Type 2 Diabetes Associated With Increased Risk of Stroke and Cardiovascular Problems, but Metabolic Syndrome Is Not

 

 

Among patients who have had an ischemic stroke or transient ischemic attack (TIA), type 2 diabetes was associated with an increased risk of recurrent stroke or cardiovascular events, but metabolic syndrome was not, according to a report published Online First today by Archives of Neurology, one of the JAMA/Archives journals.

Previous research has examined the association between cardiovascular incidents and these conditions, according to background information in the article. “Type 2 diabetes mellitus is associated with increased risks of both stroke and coronary heart disease (CHD),” the authors write. “Metabolic syndrome (MetS) or insulin resistance identifies individuals at higher risk for developing type 2 diabetes and is also associated with an increase in stroke and cardiovascular morbidity.”

Alfred Callahan, M.D., from Vanderbilt University, Nashville, and colleagues evaluated these risks as part of a secondary analysis of the Stroke Prevention by Aggressive Reduction of Cholesterol Levels (SPARCL) Trial. The primary goal of that study was to evaluate the effect of a cholesterol-lowering statin drug (atorvastatin) on reducing the incidence of stroke in patients with a prior stroke or TIA. For this study, the authors performed a secondary analysis on the data to determine the risk of recurrent stroke or cardiovascular events in patients with type 2 diabetes or MetS, and whether atorvastatin affected those risks.

In total, the study included 4,731 participants who had experienced an ischemic stroke or TIA. When enrollment began, researchers classified 794 individuals as having type 2 diabetes, 642 as having MetS and the remaining 3,295 as having neither condition. The endpoints used for this analysis were recurrence of stroke, major coronary or cardiovascular events, any CHD event and any revascularization procedure (a procedure, such as angioplasty, to open a blocked artery).

Patients with type 2 diabetes were more likely than those in the control group to experience another stroke, major cardiovascular incident, or revascularization procedure. Those in the MetS group were not at increased risk of stroke or major cardiovascular events, but were more likely than those in the control group to undergo revascularization procedures. Treatment with the statin medication did not significantly reduce the risk of these events in participants with type 2 diabetes or MetS.

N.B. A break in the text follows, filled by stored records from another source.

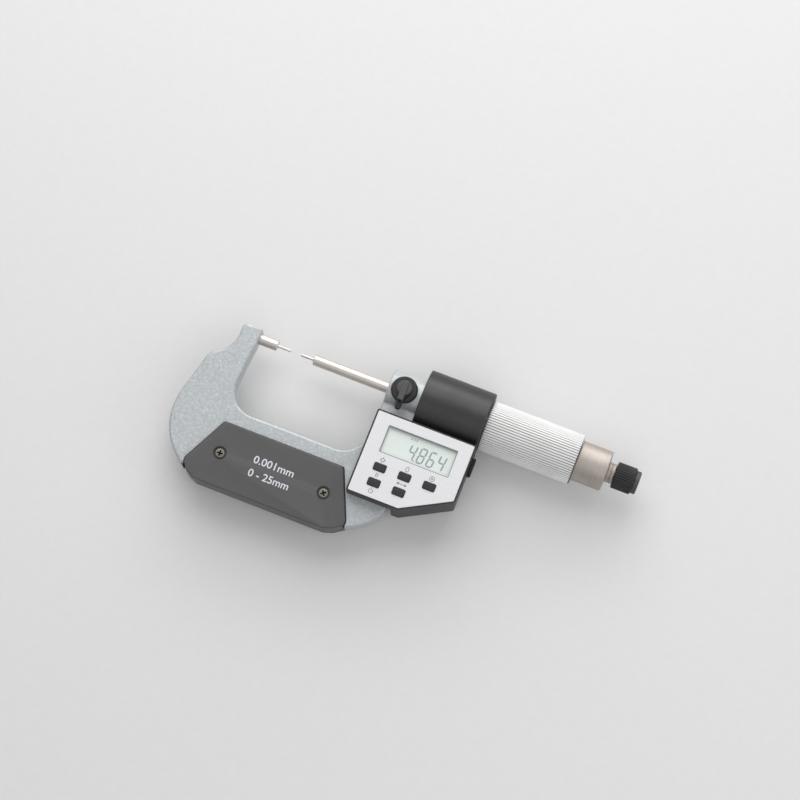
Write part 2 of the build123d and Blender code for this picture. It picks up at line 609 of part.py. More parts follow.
save("ratchet_stem", turned([
    (TUBE_X1, 1.99), (TUBE_X1, 4.1), (TUBE_X1 + 0.3, 4.4), (147.1, 4.4), (147.4, 4.1),
    (147.4, 2.0), (156.1, 2.0), (156.1, 1.0), (149.9, 1.0), (149.9, 0), (147.1, 0),
    (147.1, 1.99)]))
save("ratchet_disc", add_teeth(ring(148.9, 150.4, 2.05, 4.55), 150.3, 150.8, 0))
save("ratchet_spring", ratchet_spring())
save("ratchet_knob", ratchet_knob())
save("ratchet_end_screw", turned([
    (150.2, 0), (150.2, 0.98), (156.26, 0.98), (156.26, 4.85), (156.41, 5.0),
    (157.95, 5.0), (158.3, 4.65), (158.3, 0)]) - box(157.75, 158.9, -0.4, 0.4, -3.0, 3.0))


# ---------------------------------------------------------------- spindle lock
def lock_lever():
    disc_top, hub_top = 10.3, 13.2
    disc = zcyl(LOCK_X, 0, SPOT_Z + 0.05, disc_top, LOCK_R)
    disc = soften(disc, edges_at(disc, "Z", disc_top), 0.6)
    hub = zcyl(LOCK_X, 0, 10.0, hub_top, 3.2)
    hub = soften(hub, edges_at(hub, "Z", hub_top), 0.5)
    # the grip: a straight bar over the hub that steps down to a lower rounded tip
    bar = box(LOCK_X - 1.3, LOCK_X + 1.3, -5.6, 2.95, 10.0, 13.9)
    bar = soften(bar, top_edges(bar), 0.35)
    tip = round_rect(LOCK_X, -4.95, 2.6, 8.7, 1.29, 9.2, 11.8)
    tip = soften(tip, top_edges(tip), 0.5)
    return disc + hub + bar + tip - zcyl(LOCK_X, 0, 7, 12.35, 1.3)


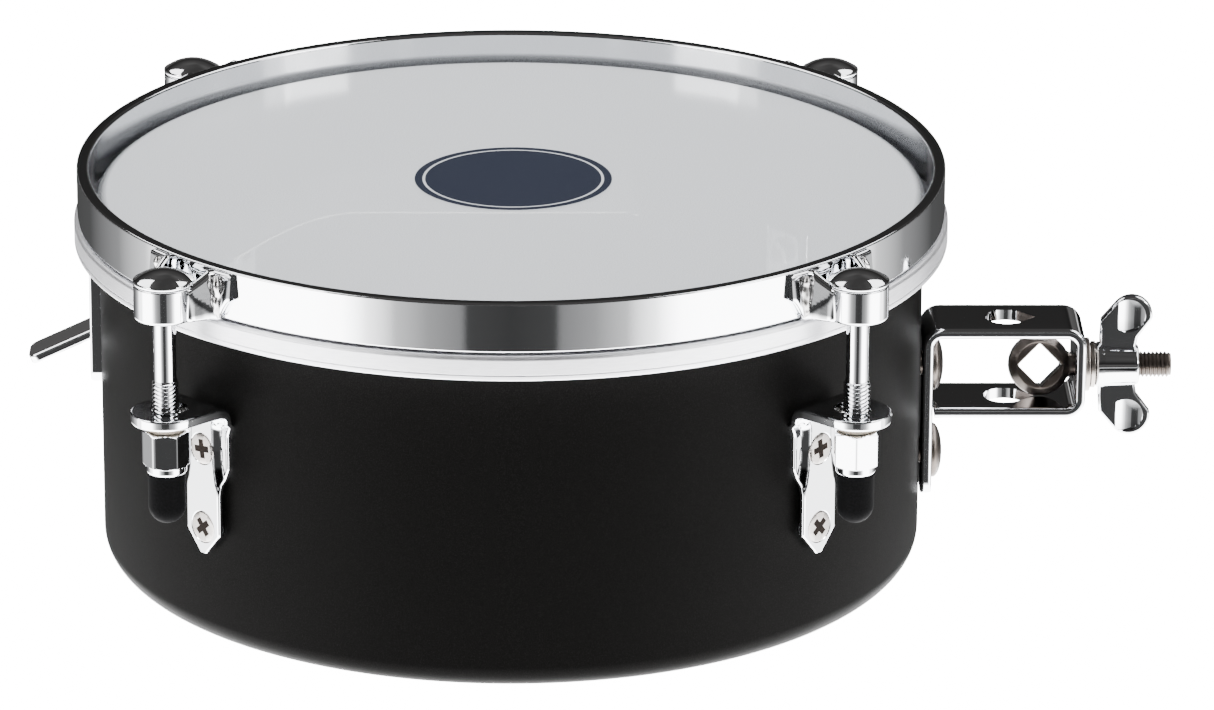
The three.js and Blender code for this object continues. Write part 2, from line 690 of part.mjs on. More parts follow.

The authors note that their results are similar to other studies of stroke and cardiovascular events in individuals with MetS or type 2 diabetes. In particular, they cite the differences in risks between the two conditions. They also point out that statin use did not seem to be protective for participants: “Although the possibility of variation in the benefit of statin treatment in subjects with or without type 2 diabetes or MetS cannot be excluded by this analysis, there was no evidence of a difference in treatment effect.”

(Arch Neurol. 2011;doi:10.1001/archneurol.2011.146.